Konkurrente Lösung mit aktiven Objekten (Prozessen)
process Kessel_Control is
Low: Temperature := ...;
High: Temperature := ...;
Actual: Temperature;
begin
loop
Actual := ...;
if Actual < Low then
... - wie oben!
end loop;
end process;
process Haus_Control is
... - wie Kessel
end process;
start Kessel_Control;
start Haus_Control;
Kritik
unvollständig- Aufnahme von delay-statements (Verzögerungen) in die Schleife zur Herstellung der gewünschten Wiederholrate; bei 1-Prozessor-time-slicing: Unschärfen unvermeidbar ( später)
- Monitor ist jetzt konkurrent genutzte Ressource, aber verwandtes Schreiben erfordert vermutlich exklusiven Besitz
spezielles Protokoll nötig, um Chaos zu vermeiden; evtl. Pufferung von Output, um Wartezeiten zu vermeiden.
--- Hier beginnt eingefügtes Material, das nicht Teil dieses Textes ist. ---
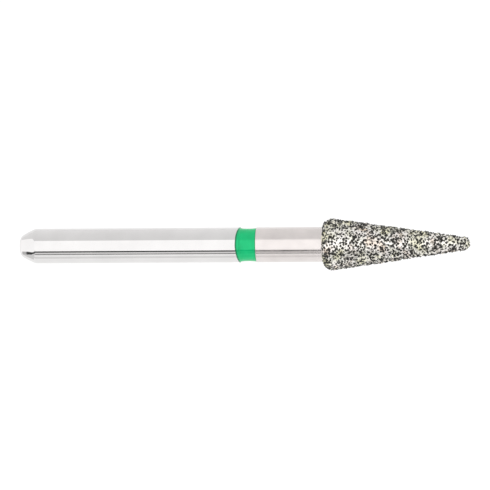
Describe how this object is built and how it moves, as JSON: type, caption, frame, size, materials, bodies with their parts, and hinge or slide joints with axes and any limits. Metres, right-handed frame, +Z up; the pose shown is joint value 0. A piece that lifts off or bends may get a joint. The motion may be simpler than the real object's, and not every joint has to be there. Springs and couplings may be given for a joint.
{
  "type": "dental bur",
  "caption": "Friction grip dental bur: plain steel shank with a green colour ring, a plated neck and a round-ended cone head coated with coarse diamond grit.",
  "frame": {"origin": "on the axis, in the middle of the plain part of the shank that the chuck grips", "axes": "+X along the axis, towards the tip of the head; +Z up"},
  "size_m": [0.0206, 0.0024, 0.0024],
  "materials": {
    "shank_steel": "polished, with fine turning lines",
    "green_lacquer": "glossy",
    "nickel_plate": "satin, electroplated",
    "diamond": "sharp, glossy crystals"
  },
  "bodies": {
    "root": {"steel_blank": "shank_steel", "colour_ring": "green_lacquer", "nickel_bond": "nickel_plate", "diamond_grit": "diamond"}
  },
  "joints": []
}
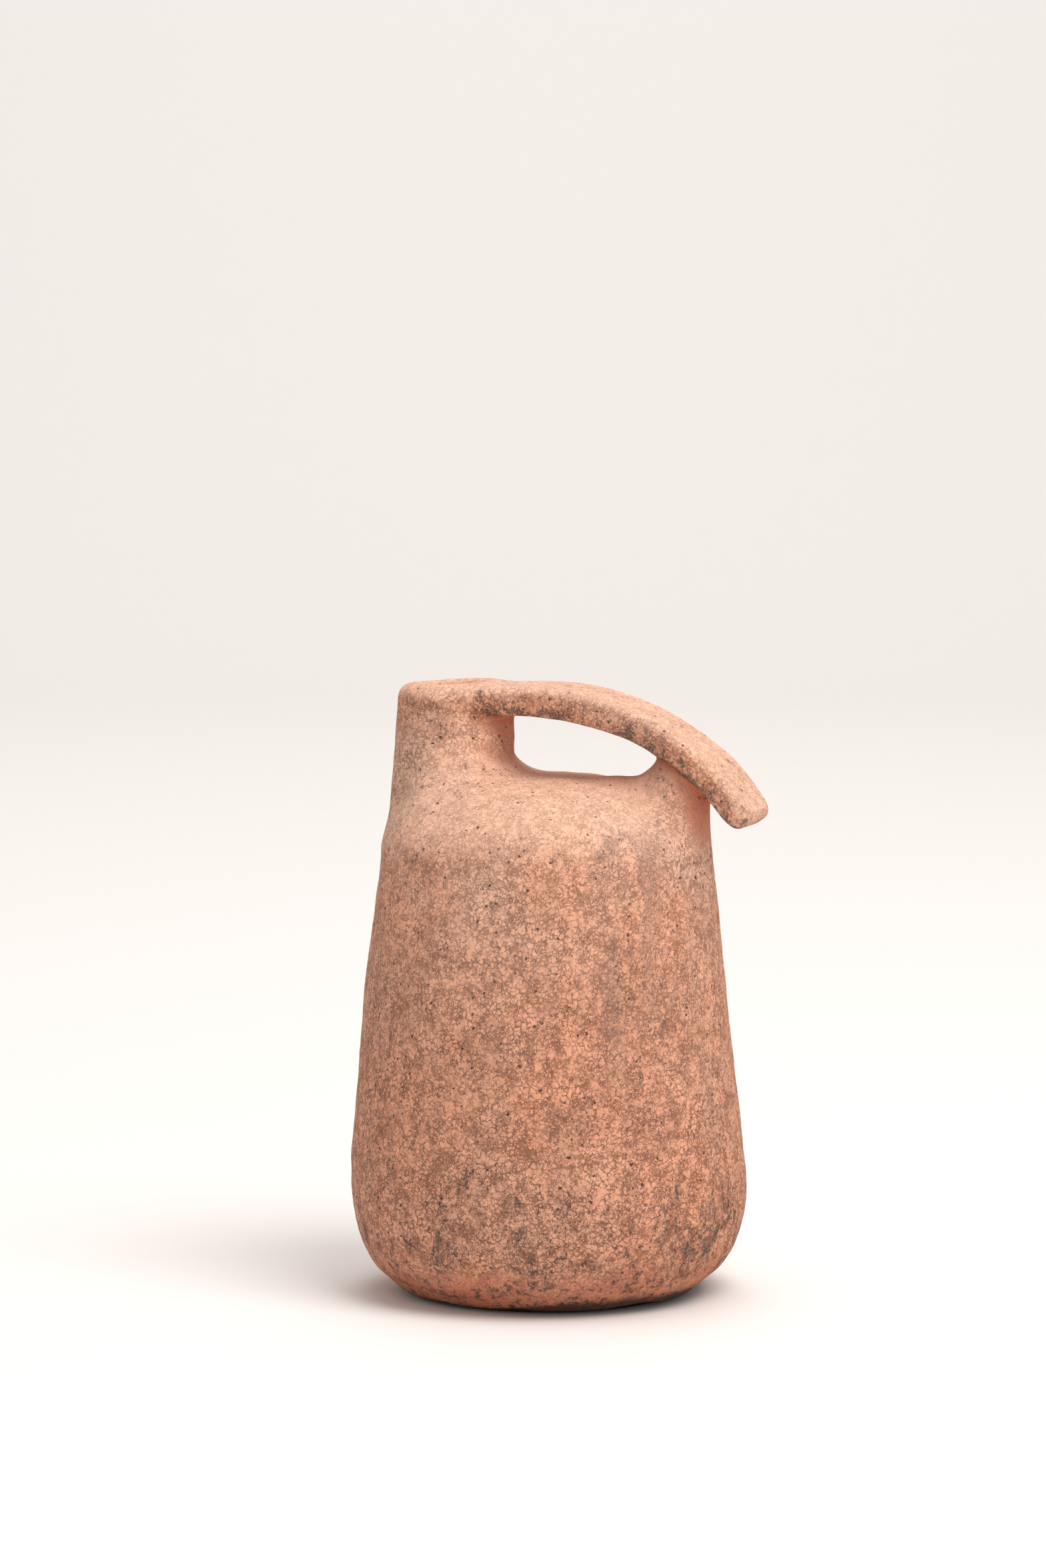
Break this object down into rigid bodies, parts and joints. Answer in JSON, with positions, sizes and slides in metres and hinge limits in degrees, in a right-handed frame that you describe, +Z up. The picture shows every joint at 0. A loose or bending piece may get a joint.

(Protokoll: Vereinbarung über Form (Parameter u.ä.) und Reihenfolge von Operationsaufrufen an Schnittstellen von Objekten ...)
Vorgehensweise und Plan der Vorlesung
- Grundsätzlich 2 Vorgehensweisen bei konkurrenter Programmierung möglich:
- sequentielle Programmiersprache plus Dienste eines geeigneten Betriebssystems
- Konkurrente Programmiersprache
Unentschieden: Vor- und Nachteile (z.B. Portabilität, Effizienz) beider Vorgehensweisen.
Einigermaßen klar: Variante 2 sorgt für besser les- und wartbare Programme!Wir wählen deshalb Variante 2!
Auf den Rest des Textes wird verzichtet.